The bill is carefully drafted to transfer assets while ring‑fencing UK‑level interests, but that design creates layered tensions. First, the exclusion for limited partnership holdings (and interests in partners) will leave some high‑value assets outside the straightforward transfer route, producing a mosaic of ownership that complicates leasing, coastal planning and revenue accounting.
Determining which assets fall inside or outside the scheme — and valuing them for transition purposes — will be a detailed, litigation‑prone exercise.
Second, the statutory requirement that the scheme include provision for defence, national security, telecoms access, and to avoid conflict with oil and gas reserved matters necessarily limits devolved discretion. The bill does not set objective criteria for when the Treasury should exercise those carve‑outs, which means intergovernmental negotiation (and possible dispute) will be continuous.

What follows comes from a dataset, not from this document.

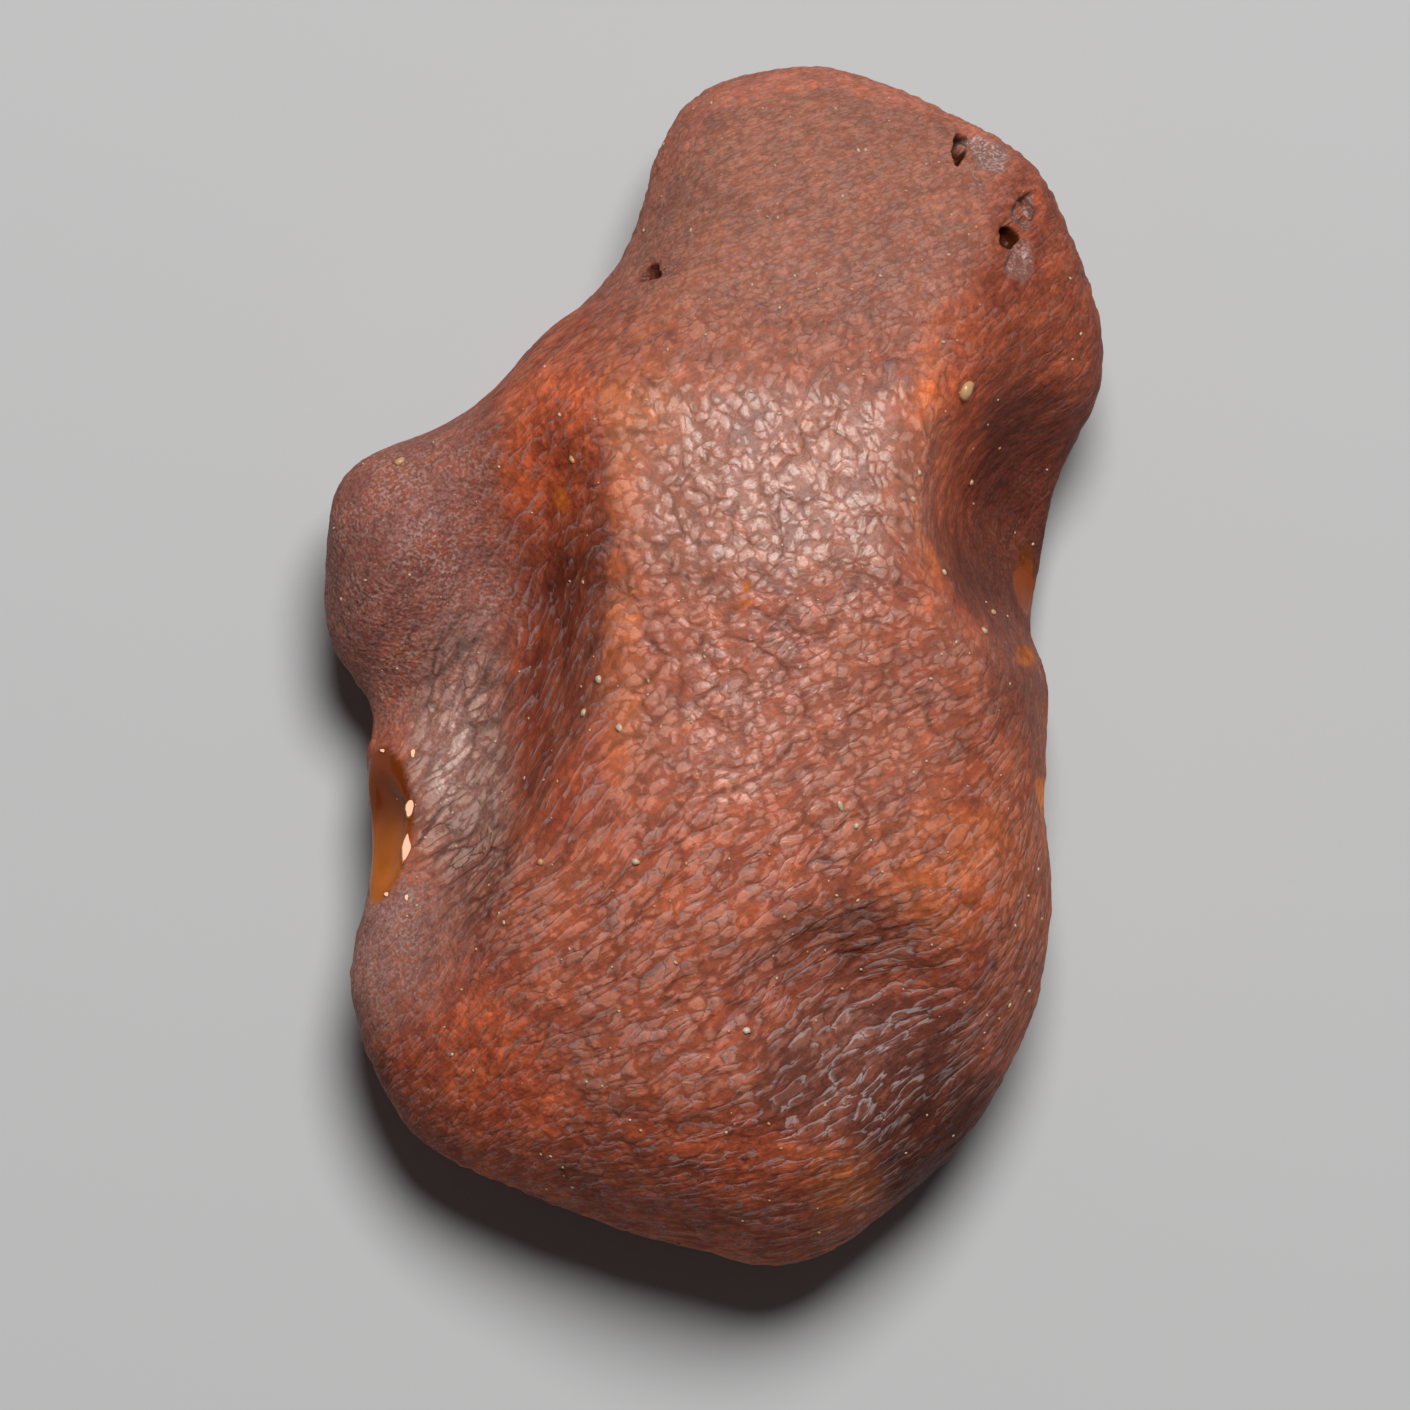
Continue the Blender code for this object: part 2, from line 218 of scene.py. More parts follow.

Similarly, the duty to secure 'consumer consistency' for electricity implicates complex GB‑level market arrangements and could require compensatory or operational mechanisms that are technically and politically fraught.
Finally, operational implementation is non‑trivial: contracts, licences, ongoing commercial projects, litigations, and long‑dated leases must be identified, novated or otherwise transferred. The employment protection clause is protective in principle but legally indeterminate — 'not adversely affected' is a low‑friction phrase that can generate claims.
The Orders in Council power to establish a transferee body and to amend law offers flexibility but also centralises significant discretion in the executive, subject to parliamentary and Senedd approval mechanics that could slow or politicise the timetable.